Predicting river dissolved oxygen time series based on stand-alone models and hybrid wavelet-based models

Accurate prediction of dissolved oxygen time series is important for improving the water environment and aiding water resource management. In this study, four stand-alone models including multiple linear regression (MLR), support vector machine (SVM), artificial neural network (ANN) and random forest (RF), and four hybrid models based on wavelet transform (WT) including WT-MLR, WT-SVM, WT-ANN and WT-RF were used to predict the daily dissolved oxygen (DO) at 1–5-day lead times in the Dongjiang River Basin, China. To make the prediction robust, the maximal information coefficient (MIC) was used to capture comprehensive information between DO and explanatory variables.
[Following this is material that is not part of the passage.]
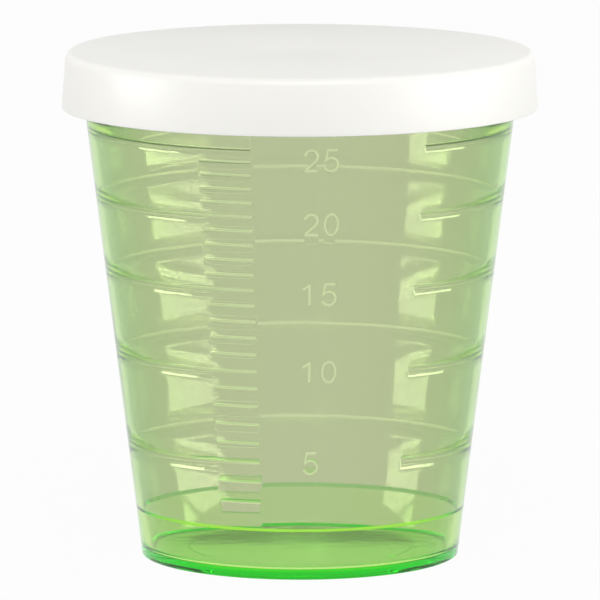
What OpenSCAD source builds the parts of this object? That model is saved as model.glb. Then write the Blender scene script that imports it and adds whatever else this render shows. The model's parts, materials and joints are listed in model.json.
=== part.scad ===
// Medicine cup with a press-on lid. The cup is one moulding in clear green plastic with
// raised millilitre lines on its inner face; the lid is one white moulding that snaps under
// the cup's rim. Millimetres, +Z up, origin at the centre of the base. The scale's open
// front faces -Y, and angles around the cup are counted from that front towards +X.

/* [Cup] */
// Outside diameter of the cup at its base
base_d = 26.5; // [24:0.1:32]
// Height of the cup, base to rim
cup_h = 41.5; // [40:0.5:50]
// Lean of the wall from upright, in degrees
wall_lean = 7.1; // [5:0.1:9]
// Thickness of the wall
wall_t = 0.6; // [0.5:0.05:0.9]
// Thickness of the floor
floor_t = 0.8; // [0.6:0.05:1.5]
// Radius of the rounded edge around the base
foot_edge_r = 0.15; // [0.1:0.05:0.8]
// Radius of the inside corner between floor and wall
floor_corner_r = 0.5; // [0.2:0.05:1.0]

/* [Ledge] */
// Height of the ledge that runs around inside the cup
ledge_z = 4.3; // [3:0.1:6]
// Width of the ledge: the wall below it is thicker by as much
ledge_w = 0.25; // [0.1:0.05:0.5]

/* [Underside] */
// Diameter of the shallow recess in the underside
recess_d = 18.8; // [10:0.2:20]
// Depth of the recess
recess_depth = 0.15; // [0.1:0.05:0.3]

/* [Rim] */
// Height of the thick band at the rim
rim_h = 0.9; // [0.6:0.05:1.4]
// Distance the rim stands out from the wall
rim_out = 0.4; // [0.3:0.05:0.8]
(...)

The 5-fold cross validation grid search approach was used to optimize parameters of machine learning tools. Two types of frameworks of WT: direct framework (i.e., only the explanatory variables were decomposed) and multicomponent framework (i.e., both explanatory variables and target variables were decomposed) were used to construct hybrid models. The results show that MIC extracts four optimal explanatory variables: previous DO, water temperature, air temperature and air pressure. Four evaluation parameters including correlation coefficient (R), Nash-Sutcliffe efficiency (NSE), mean absolute error (MAE) and root mean square error (RMSE) indicate that the prediction accuracy decreases as the lead time changes from 1 to 5 days. In terms of the stand-alone models, MLR model outperforms the other three models with higher NSE values of 0.616–0.921, and lower RMSE values of 0.503–1.111. With regard to the hybrid models, WT-ANN and WT-MLR models exhibit higher performance, and multicomponent framework performs better than direct framework in all hybrid models. In general, the multicomponent framework of WT can improve the prediction accuracy of stand-alone models at a certain degree, while the direct framework shows no obvious advantage.